Really "First Cabin" cruising. Hard to believe that the SONG OF FLOWER started off as a roll-on-roll-off freighter. The onboard story was that a Japanese company had performed the modifications according to the taste specifications of the boss' wife, and subsequently had sold the ship to Seven Seas Cruises when the owners tired of the venture.

The following year was out introduction to real “Expedition Cruising” with an exploration of Antarctica on the CLIPPER ADVENTURER. A second voyage on that same vessel took us up various jungle rivers of South America, starting with the Amazon.

Clipper Adventurer

An unflattering shot of the CLIPPER ADVENTURER as we ran aground on a sand bank. We waited 24 hours for high-high tide to return to get off the shoal, somehwere upriver on the Essequibo, in Guyana. Nautical charts don't easily keep uptodate on changing river bottoms, especially remote ones such as the Essequibo. There were two local pilots on the bridge at the time, too.

Another vessel from the same fleet, the CLIPPER ODYSSEY took us on our circumnavigation of Japan, and then a few years later also through the archipelago of Papua New Guinea.

Clipper Odyssey

CLIPPER ODYSSEY was a lot posher than the CLIPPER ADVENTURER but found her way into just as many remote spots.

A very different expedition involved going to the North Pole, which could only be done on the monster, nuclear-powered YAMAL.


The YAMAL sitting on the ice at the North Pole.

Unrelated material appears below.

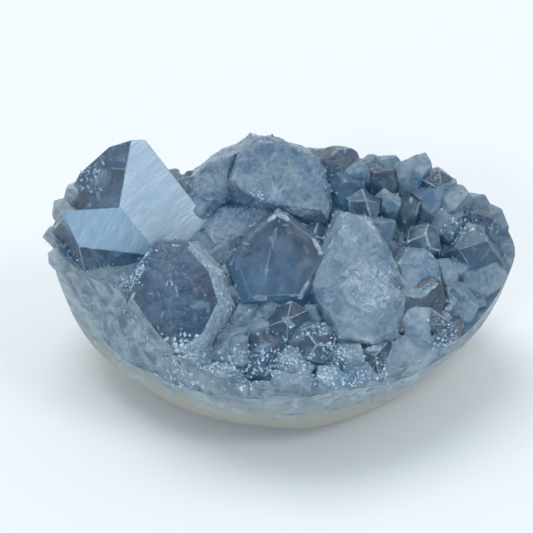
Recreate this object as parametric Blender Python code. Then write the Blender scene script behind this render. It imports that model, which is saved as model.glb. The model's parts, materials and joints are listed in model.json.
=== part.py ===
"""Half of a celestite geode: blue crystals grown together on a worn, smooth-sided rind.

Lengths in the tables below are millimetres in the level frame of the rim: x to the right,
t towards the back, n straight up out of the rim. The whole piece is leaned towards the
front at the end, as it rests on its flat spot.
"""

import math
import random

import bmesh
import bpy
from mathutils import Matrix
from mathutils import Vector

# Units
MM = 0.001

# Overall shape of the geode
LEFT_REACH = 63.1
RIGHT_REACH = 61.4
FRONT_REACH = 46.4
BACK_REACH = 30.0
DEPTH_BELOW = 41.0
BASE_SHIFT = 9.0
BASE_SHIFT_POWER = 5.0
ROOM_ABOVE = 46.0
ROOM_FLARE = 0.3
ROOM_STEEPNESS = 1.3
ROOM_TOP = 0.99
MIDDLE_X = 1.4
FRONT_SKEW = 4.6
LEFT_ROUNDNESS = 1.87
RIGHT_ROUNDNESS = 1.48
BACK_ROUNDNESS = 2.0
LEFT_BACK_ROUNDNESS = 2.4
SIDE_ROUNDNESS = 3.0
LUMP_HEIGHT = 0.4
SHELL_SEGMENTS = 56
SHELL_RINGS = 22

# Sides that are worn in: how deep, at which bearing and how far round, in degrees
LEFT_WORN = 12.0
LEFT_WORN_BEARING = -162.0
LEFT_SPREAD_FRONT = 30.0
LEFT_SPREAD_BACK = 14.0
FRONT_WORN = 3.0
FRONT_WORN_BEARING = -95.0
FRONT_SPREAD = 24.0
BACK_DENT = 6.0
BACK_DENT_BEARING = 133.0
BACK_DENT_SPREAD = 13.0
WORN_FROM = -20.0
WORN_TO = 2.0

# Stance
FORWARD_LEAN = 18.0
RIM_HEIGHT = 39.8
CENTRE_X = 0.07
CENTRE_Y = -3.73
FLOOR_WIDTH = 0.2
FLOOR_DEPTH = 0.04

# Rind under the crystals, with its swells: height, x, t, how wide and how deep
RIND_LEVEL = -8.5
RIND_RIPPLE = 1.3
RIND_SWELLS = [
    (7.5, 10.0, -44.0, 24.0, 12.0),
    (-5.0, -42.0, -28.0, 15.0, 16.0),
    (12.0, -66.0, 6.0, 9.0, 16.0),
    (4.0, -20.0, 32.0, 40.0, 8.0),
    (-4.0, 54.0, -12.0, 14.0, 18.0),
]
SHEET_COLUMNS = 24
SHEET_ROWS = 18
SHEET_MARGIN_X = 12.0
SHEET_MARGIN_T = 9.0
SHEET_TOP = 90.0
SHEET_BOTTOM = -60.0
SEAM_GAP = 0.3

# Crystal bed, with its swells: height, x, t, how wide and how deep
BED_LEVEL = 0.5
BED_RIPPLE = 0.9
BED_SWELLS = [
    (3.0, 4.0, 12.0, 30.0, 14.0),
    (-4.5, -24.0, 28.0, 9.0, 9.0),
    (-2.5, 8.0, -42.0, 34.0, 10.0),
    (-7.0, 54.0, -16.0, 15.0, 22.0),
]
LEAST_BED = 1.6

# Narrow facets round the broad faces
EDGE_WIDTH = 1.1
EDGE_SLANT = 48.0
EDGE_VARIATION = 0.6
EDGE_CHANGE = 2.3

# Blocks that the crystals are cut from
POINTED_BLOCK = 80.0
TOUCHING = 0.0005
MERGE_DISTANCE = 0.000002

# Rough crystals: least and most of each uneven measure
WALL_COUNTS = [5, 6, 6, 7]
WALL_TURN = 11.0
WALL_FLARE = (4.0, 10.0)
WALL_REACH = (0.82, 1.08)
ROOF_COUNTS = [3, 4, 4]
ROOF_TURN = 18.0
ROOF_SLOPE = (38.0, 64.0)
ROOF_REACH = (0.0, 0.18)
ROOF_DROP = 0.12
LEAST_STAND = 2.0
CRYSTAL_ROOT = 3.5

# Small crystals, in rows over the bed
FILL_SEED = 41
FILL_SPACING = 6.2
FILL_ROW_SHARE = 0.87
FILL_LEFT = -68.0
FILL_COLUMNS = 22
FILL_FRONT = -50.0
FILL_DEPTH = 90.0
FILL_SHIFT_X = 1.4
FILL_SHIFT_T = 1.2
FILL_WIDTH = 7.6
FILL_SIZES = (0.8, 1.25)
FILL_LEAN = (4.0, 16.0)
FILL_RIM_LEAN = 14.0
FILL_ABOVE = (2.2, 5.0)
ROOM_ROUND_LARGE = 0.8
ROOM_ROUND_POINTED = 8.0
ROOM_ROUND_MIDDLE = 0.42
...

The Renaissance Cruises company was for a while a leading operator of small but deluxe ships offering diverse and somehwat offbeat itineraries. Sadly, the company went bankrupt and scattered its fleet before we had ever sampled its attractive travel format. However we were on the lookout for those ships and we were able to enjopy a couple of them in different livery, namely the SPIRIT OF OCEANUS (through French Polynesia) and the CLELIA II (through the Great Lakes).

Spirit of Oceanus

The SPIRIT OF OCEANUS. Great little ship, one of the former Renaissance Cruises vessels. Now somewhere in a different fleet, as cruise operators seem to come and go.